The Hong Kong Confederation of Trade Unions reports that most low-skilled workers make only about HK$5000 a month, many working 10 hours or more a day, six days a week. Meanwhile housing rents are among the most expensive in the world. With the inflation rate now topping 9.5 percent, a determined fight-back is needed from the trade unions for real pay increases and behind the demand for a statutory minimum wage at a level people can live on. Last year’s (anonymous) top salary earner reported an income of HK$400 million according to South China Morning Post (10 May 2008). Compare this to the city’s 240,000 migrant workers whose salaries have not even been restored to their 1998 level of HK$3,860!

As Rex Verona of the Asian Migrant Centre pointed out, “At least 42 percent of Indonesians and and 61 percent of Nepalis earn HK$1,500 to HK$2,500 a month and thousands are denied their statutory rest days.”

Migrant workers makes a huge contribution to Hong Kong’s GDP – especially by carrying the burden of elderly and childcare which the state refuses to provide. These mostly women workers are at the bottom of the pile, but they are not alone! Hundreds of thousands of service sector jobs in Hong Kong pay less today in real terms than before the Asian crisis of 1997. Not a comforting thought with a new global economic storm looming!

The facts about poverty in Hong Kong are shocking:

* The poverty rate has risen from 14.8% in 1995 to 17.7% in 2005
* One in every four children (24.9%) lives in a low-income household
* Those earning a monthly income of less than HK$6,000 has risen by 17% during the decade from 1996 to 2006
* The median income of the top 10 percent of Hong Kongers is 32.5 times that of the poorest 10 percent – one of the greatest gaps in the world!

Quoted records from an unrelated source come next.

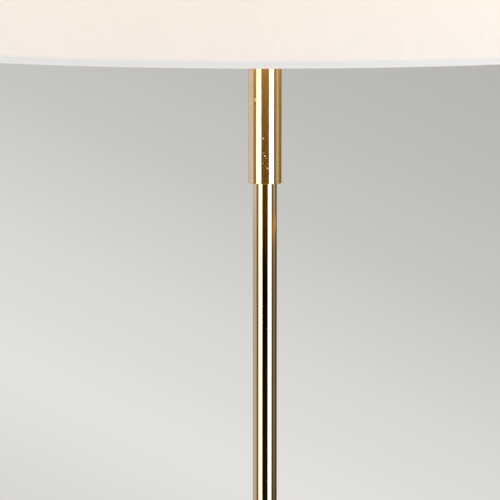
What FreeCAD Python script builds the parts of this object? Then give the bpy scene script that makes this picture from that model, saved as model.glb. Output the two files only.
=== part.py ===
import FreeCAD, Part
import math
import os

# Table lamp with a drum shade: weighted brass base, brass stem and sleeve, push-bar lampholder, bulb and
# cloth shade. Millimetres, up is +Z, the axis of the lamp is the Z axis and the table is at height zero.
# The camera side of the lamp is -Y and the cord leaves at the back, +Y.

# Clearances shared by all pieces
slide_gap = 0.05
thread_gap = 0.1
moving_gap = 0.3
cut_overrun = 1.0

# Whole lamp
rim_height = 400.0
shade_height = 250.0
shade_radius = 200.0
holder_rise = 7.0

# Base pad, weight and cover
pad_thickness = 2.0
base_radius = 85.0
base_height = 16.0
cover_wall = 1.2
cover_bevel = 1.5
cover_lift = 1.0
cover_fit_gap = 0.5
nut_recess_radius = 11.0
nut_recess_depth = 8.0
cord_channel_width = 10.0
cord_channel_depth = 6.0
cord_notch_length = 14.0

# Cord inlet in the back of the base
inlet_height = 7.6
inlet_bore_radius = 3.1
inlet_neck_radius = 4.2
inlet_flange_radius = 5.6
inlet_flange_thickness = 1.5
inlet_neck_length = 5.0

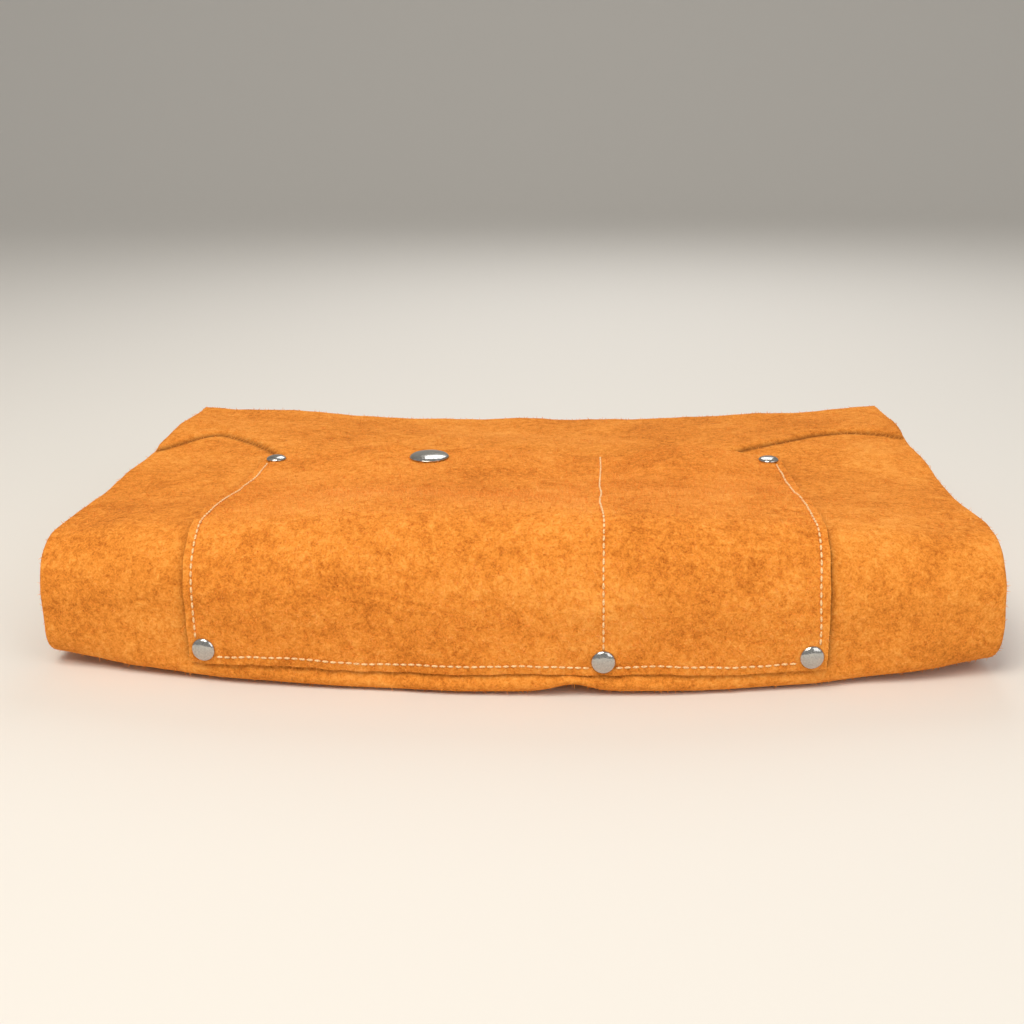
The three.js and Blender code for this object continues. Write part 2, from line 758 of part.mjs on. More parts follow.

Hong Kong’s unelected government is a government of and for the rich. If there was ever any doubt about this it was dispelled by the February budget. Armed with a record budget surplus, Financial Secretary John Tsang again refused to make any meaningful improvements for working class people, showering gifts instead on the wealthiest one-fifth of Hong Kongers. Giveaways in the form of tax rebates and higher allowances worth around HK$14.5 billion were awarded to the 400,000 top earners in the HK$300,000-HK$600,000 bracket.

By comparison, only HK$5 billion went to that half of the population that earn too little to pay tax, mainly in the form of one-off payments to social security and old age recipients and low-income public housing tenants. The government had already carried through a package of cuts in the profits tax and property rates reductions worth a combined HK$18 billion for the wealthy. Old age, Disability, and CSSA recipients had to make do with a one-off handout – worth just HK$1.2 billion – despite the ravages of inflation upon their miserable income levels. 11 percent of Hong Kong’s children live in families dependent on CSSA payments.

This millionaire’s government has done its utmost to avoid legislation for a statutory minimum wage. It launched the misnamed Wage Protection Movement to get bosses to raise the lowest salaries on a ‘voluntary’ basis. It speaks about the need to ‘educate’ employers rather than compel them through the law. Anyone who needs to be ‘educated’ about the impossibility of living on less than HK$6,000-a-month shouldn’t be running an economic concern in the first place! A number of Hong Kong’s tycoons are now coming round to the idea of a statutory minimum wage but seek to set the level so low it will not make a fundamental difference.

This is a crucial issue facing all workers in Hong Kong – in the private and public sectors, migrants and others. A struggle for a decent minimum wage needs to be waged alongside a struggle for full compensation for the effects of inflation and especially rocketing food prices. By raising the ‘floor’ underneath the most exploited sections, we can make it harder for employers to undercut the wages of other groups of workers.

Tycoons applaud authoritarian rule

Li Ka-shing, Hong Kong’s ’chiu yan’ (Superman) is one of the richest men in Asia, with a personal fortune estimated at HK$23 billion. According to a new book by US author Joe Studwell, Li’s fortune is thanks not to market “savvy” but to government patronage and monopolistic protection under the former British colonial regime. Li’s Hutchison corporation long ago secured undisputed control of the heavily regulated Hong Kong Port, one of the world’s busiest, where “container terminal handling charges are also the highest in the world, despite labour costs far below those in countries with comparable GDP per capita,” the author writes.

Another tycoon, Stanley Ho, whose fortune is a more modest HK$7 billion, is often described as “self made”. Again, this is a myth. For decades under the former Portuguese rulers, Ho succeeded in capturing Macau’s only gambling license – he enjoyed a private monopoly. Ho is a prominent opponent of democracy in Hong Kong, paying for newspaper advertisements in 2005 to oppose demonstrations for universal suffrage. It is these tycoons whose interests are served by the unelected Hong Kong government and its masters in Beijing. Rather than democracy, capitalists like Ho and Li thrive on authoritarian capitalism.